America Has a Job To Do (start here)
Do You Really Want Your Principles to Win? (no, wait, start here)
Why Bother? (end here. you must read this)
What inspired these posts was seeing the Tea Party heading toward success, which also meant the Tea Party was heading for the history books, like the Mothers' March of Dimes Against Polio. Once polio was eradicated, the March of Dimes needed a new mission. The Mothers' March of Dimes took on birth defects. What would be our new mission?
We’ve torn apart the establishment. Okay, maybe we’ve only weakened it. But it’s time now to become the protagonists of our story. It’s time to rise up from opposition. It’s our duty to rebuild the order we helped destroy.
I realize that working for something good is less gratifying to many people than fighting against something bad. Some will ignore our new mission and continue to fight the bad stuff. They might even fight us, just as a few Tea Partiers fought against Trump and Greitens and against those who supported them.
That’s okay. But some of us are builders. We want to leave concrete gifts to the future, not just burned-out buildings. We can look to Samuel Adams for guidance.Via Wikipedia:
While Adams tried to reassert control of the meeting, people poured out of the Old South Meeting House and headed to Boston Harbor. That evening, a group of 30 to 130 men boarded the three vessels, some of them thinly disguised as Mohawk Indians, and dumped all 342 chests of tea into the water over the course of three hours.[143] Adams never revealed whether he went to the wharf to witness the destruction of the tea.[144] Whether or not he helped plan the event is unknown, but Adams immediately worked to publicize and defend it.[145] He argued that the Tea Party was not the act of a lawless mob, but was instead a principled protest and the only remaining option that the people had to defend their constitutional rights.[146]
So what did Adams do after the Revolution?
Adams focused his political agenda on promoting virtue, which he considered essential in a republican government. If republican leaders lacked virtue, he believed, liberty was endangered. His major opponent in this campaign was his former protégé John Hancock; the two men had a falling out in the Continental Congress. Adams disapproved of what he viewed as Hancock’s vanity and extravagance, which Adams believed were inappropriate in a republican leader.
Adams’s promotion of public virtue took several forms.

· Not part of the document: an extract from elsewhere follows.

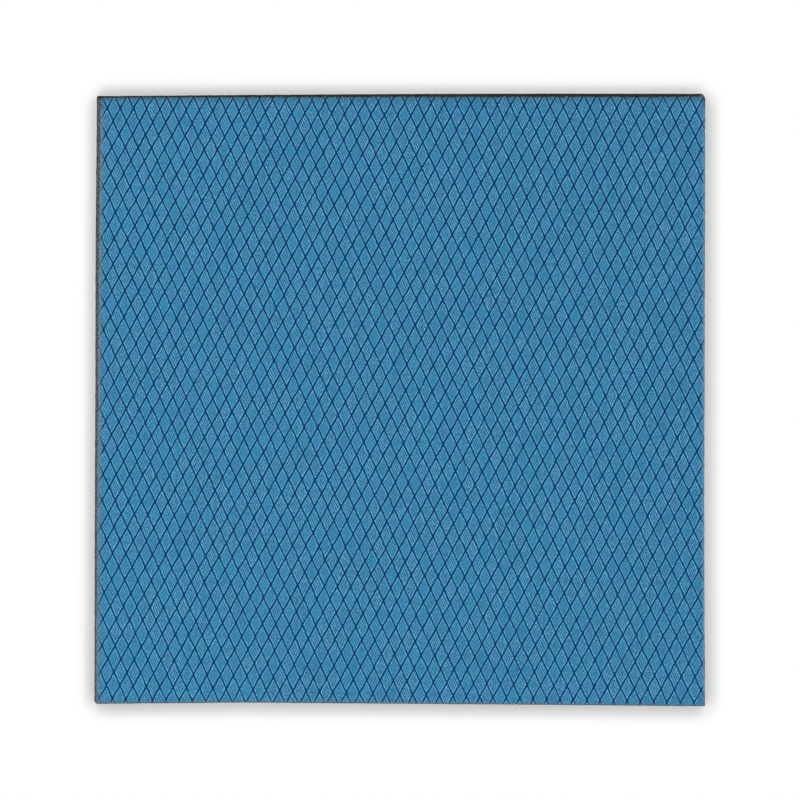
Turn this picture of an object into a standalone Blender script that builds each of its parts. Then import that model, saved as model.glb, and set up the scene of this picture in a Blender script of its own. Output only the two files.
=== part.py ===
"""A square of thermal gap pad as it is sold: a soft grey silicone pad between two peel-off films.

The upper film is blue and embossed, and the lower one is plain and clear. One stroke of a leaning
blade cuts all the layers together, so on two sides the foot of the cut stands out past its top.
Units are metres, +Z is up, and the origin is the centre of the sheet's underside.
"""

import math

import bmesh
import bpy
from mathutils import Vector

# Driving dimensions: the sheet, over its underside
SHEET_WIDTH = 0.1
SHEET_LENGTH = 0.1
CORNER_RADIUS = 0.0004
CORNER_STEPS = 6

# Driving dimensions: the layers
BACKING_THICKNESS = 0.0001
PAD_THICKNESS = 0.002
LINER_THICKNESS = 0.0002
FILM_GAP = 0.00002

# Driving dimensions: how far two of the walls lean in from upright, as the blade left them
LEFT_LEAN = math.radians(20)
BACK_LEAN = math.radians(16)

# Colours are linear, from the sheet's own tones
LINER_BLUE = (0.042, 0.185, 0.34, 1.0)
PAD_GREY = (0.095, 0.105, 0.115, 1.0)
BACKING_CLEAR = (0.72, 0.75, 0.77, 0.35)


def clear_scene():
    """Start from an empty scene."""
    for thing in list(bpy.data.objects):
        bpy.data.objects.remove(thing, do_unlink=True)


def finish(name, colour, roughness, metallic=0.0):
    """A Principled material, see-through where its colour's alpha is below one."""
    material = bpy.data.materials.new(name)
    material.use_nodes = True
    shader = material.node_tree.nodes["Principled BSDF"]
    shader.inputs["Base Color"].default_value = colour
    shader.inputs["Alpha"].default_value = colour[3]
    shader.inputs["Roughness"].default_value = roughness
    shader.inputs["Metallic"].default_value = metallic
    material.diffuse_color = colour
    return material


def cut_outline(height):
    """The cut edge at one height, as points that run anticlockwise round the sheet."""
    left = -SHEET_WIDTH / 2 + height * math.tan(LEFT_LEAN)
    right = SHEET_WIDTH / 2
    front = -SHEET_LENGTH / 2
    back = SHEET_LENGTH / 2 - height * math.tan(BACK_LEAN)
    arc_centres = (
        (right - CORNER_RADIUS, back - CORNER_RADIUS),
        (left + CORNER_RADIUS, back - CORNER_RADIUS),
        (left + CORNER_RADIUS, front + CORNER_RADIUS),
        (right - CORNER_RADIUS, front + CORNER_RADIUS),
    )
    points = []
    for quarter, (centre_x, centre_y) in enumerate(arc_centres):
        for step in range(CORNER_STEPS + 1):
            angle = (quarter + step / CORNER_STEPS) * math.pi / 2
            x = centre_x + CORNER_RADIUS * math.cos(angle)
            y = centre_y + CORNER_RADIUS * math.sin(angle)
            points.append(Vector((x, y, height)))
    return points


def layer(name, foot, thickness, material):
    """One layer of the sheet: its two faces follow the cut, and a wall joins them."""
    shape = bmesh.new()
    edges = []
    for height in (foot, foot + thickness):
        face = shape.faces.new([shape.verts.new(point) for point in cut_outline(height)])
        edges.extend(face.edges)
    bmesh.ops.bridge_loops(shape, edges=edges)
    bmesh.ops.recalc_face_normals(shape, faces=shape.faces)
    mesh = bpy.data.meshes.new(name)
    shape.to_mesh(mesh)
    shape.free()
    mesh.materials.append(material)
    piece = bpy.data.objects.new(name, mesh)
    bpy.context.scene.collection.objects.link(piece)
    return piece


def backing_liner():
    """The plain clear film on the underside, which the sheet lies on."""
    clear_film = finish("clear_film", BACKING_CLEAR, roughness=0.12)
    return layer("backing_liner", 0.0, BACKING_THICKNESS, clear_film)


def silicone_pad():
    """The pad itself, cast as one sheet."""
    grey_silicone = finish("grey_silicone", PAD_GREY, roughness=0.62)
    return layer("silicone_pad", BACKING_THICKNESS + FILM_GAP, PAD_THICKNESS, grey_silicone)


def embossed_liner():
    """The blue film on the top face, as thick as the film with its embossing."""
    blue_film = finish("blue_film", LINER_BLUE, roughness=0.42)
    pad_top = BACKING_THICKNESS + FILM_GAP + PAD_THICKNESS
    return layer("embossed_liner", pad_top + FILM_GAP, LINER_THICKNESS, blue_film)


def main():
    clear_scene()
    sheet = bpy.data.objects.new("thermal_pad_sheet", None)
    bpy.context.scene.collection.objects.link(sheet)
    for piece in (backing_liner(), silicone_pad(), embossed_liner()):
        piece.parent = sheet


main()
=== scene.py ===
"""A square of thermal gap pad, dressed for a close view from above.

Three pieces lie on each other, as they leave the cutter: a clear backing film, the grey silicone pad
that was cast on it, and a blue film whose diamonds are pressed into the pad's top face. All lengths
are metres, +Z is up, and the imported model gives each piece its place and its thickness.
"""

import math

import bmesh
import bpy
from bpy.props import FloatProperty, FloatVectorProperty, IntProperty, PointerProperty
from mathutils import Matrix, Vector, noise


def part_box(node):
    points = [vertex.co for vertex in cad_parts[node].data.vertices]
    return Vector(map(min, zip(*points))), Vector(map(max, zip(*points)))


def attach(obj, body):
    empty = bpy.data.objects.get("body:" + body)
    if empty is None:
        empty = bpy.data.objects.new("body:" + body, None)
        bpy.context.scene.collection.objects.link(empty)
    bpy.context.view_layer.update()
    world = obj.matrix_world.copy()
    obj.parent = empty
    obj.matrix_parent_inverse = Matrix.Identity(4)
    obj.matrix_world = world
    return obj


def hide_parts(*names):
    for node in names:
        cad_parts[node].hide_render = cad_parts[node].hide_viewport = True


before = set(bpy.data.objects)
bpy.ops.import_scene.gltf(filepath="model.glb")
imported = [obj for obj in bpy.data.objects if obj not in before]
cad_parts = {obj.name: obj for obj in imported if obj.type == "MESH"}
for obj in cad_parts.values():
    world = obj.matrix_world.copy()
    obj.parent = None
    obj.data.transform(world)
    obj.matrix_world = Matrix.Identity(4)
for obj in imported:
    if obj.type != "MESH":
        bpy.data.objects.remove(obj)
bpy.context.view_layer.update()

bl_info = {
    "name": "Thermal Pad Sheet",
    "version": (1, 0, 0),
    "blender": (4, 5, 0),
    "location": "3D Viewport > Sidebar > Thermal Pad",
    "description": "A thermal gap pad between an embossed blue film and a clear one",
    "category": "Object",
}

MM = 0.001

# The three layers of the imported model, which the pieces below stand for
EMBOSSED_LINER = "embossed_liner"
SILICONE_PAD = "silicone_pad"
BACKING_LINER = "backing_liner"
SHEET_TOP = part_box(EMBOSSED_LINER)[1].z
PAD_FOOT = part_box(SILICONE_PAD)[0].z
BACKING_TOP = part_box(BACKING_LINER)[1].z
HALF_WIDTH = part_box(BACKING_LINER)[1].x
HALF_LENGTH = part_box(BACKING_LINER)[1].y

# Points closer than this are one point, and points closer than this to a plane lie on it
WELD_DISTANCE = 0.001 * MM
PLANE_DISTANCE = 0.00001 * MM

# Planes from side to side of a rounded corner, and the bend from which an edge is drawn sharp
CORNER_FACETS = 6
SHARP_ANGLE = math.radians(60)

# How far the table lies under the sheet
TABLE_DROP = 0.01 * MM


def length(name, description, default):
    """A length that the panel shows."""
    return FloatProperty(
        name=name, description=description, default=default, unit="LENGTH", precision=5
    )


def angle(name, description, degrees):
    """An angle that the panel shows in degrees."""
    return FloatProperty(
        name=name, description=description, default=math.radians(degrees), subtype="ANGLE"
    )


def colour(name, description, default):
    """A linear colour that the panel shows as a swatch."""
    return FloatVectorProperty(
        name=name, description=description, default=default, subtype="COLOR", size=3, min=0, max=1
    )


def amount(name, description, default, low=0.0, high=10.0):
    """A plain number."""
    return FloatProperty(name=name, description=description, default=default, min=low, max=high)


def spot(name, description, x, y):
    """A place in the plane of the sheet."""
    return FloatVectorProperty(
        name=name, description=description, default=(x, y), size=2, subtype="XYZ", unit="LENGTH",
        precision=5,
    )


def outward(side, *millimetres):
    """How far out the foot of one side of the cut lies, from the true square."""
    return FloatVectorProperty(
        name=f"{side} Foot",
        description=f"Outward of the true square, at five places along the {side.lower()} side",
        default=[value * MM for value in millimetres],
        size=5,
        unit="LENGTH",
        precision=5,
    )


def leans(side, *degrees):
    """How far one side of the cut leans in from upright."""
    return FloatVectorProperty(
        name=f"{side} Lean",
        description=f"Inward from upright, at five places along the {side.lower()} side",
        default=[math.radians(value) for value in degrees],
        size=5,
        unit="ROTATION",
    )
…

He played a major role in getting Boston to provide a free public education for children, even for girls, which was controversial.[184]Adams was one of the **charter members of the American Academy of Arts and Sciences **in 1780.[185] After the Revolutionary War, Adams joined others, including Thomas Jefferson, in denouncing the Society of the Cincinnati, an organization of former army officers. Adams worried that the Society was “a stride towards an hereditary military nobility”, and thus a threat to republicanism.[186]
While Adams continued to opposed bad things, he focused on promoting good things: frugality, virtue, and republicanism. After initial opposition to the new Constitution, he supported the document in the Massachusetts ratification convention. Once the Bill of Rights was added, he became a strong proponent of the new federal government.
And his view of armed rebellion changed, too. According to Wikipedia:
Postwar economic troubles in western Massachusetts led to an uprising known as Shays’s Rebellion, which began in 1786. Small farmers, angered by high taxes and debts, armed themselves and shut down debtor courts in two counties. Governor James Bowdoin sent four thousand militiamen to put down the uprising, an action supported by Adams.[190]His old political ally James Warren thought that Adams had forsaken his principles, but Adams saw no contradiction. He approved of rebellion against an unrepresentative government, as had happened during the American Revolution, but he opposed taking up arms against a republican government, where problems should be remedied through elections. He thought that the leaders of Shays’s Rebellion should be hanged, reportedly saying that “the man who dares to rebel against the laws of a republic ought to suffer death”.[191]
Samuel Adams was a worthy role model for our days of rebellion during the Tea Party era. His post-Revolutionary example serves us well as we move to rebuilding faith in American institutions. No one owns the Tea Party, so you are free to continue dumping tea into Boston Harbor. I am moving on toward making America great again.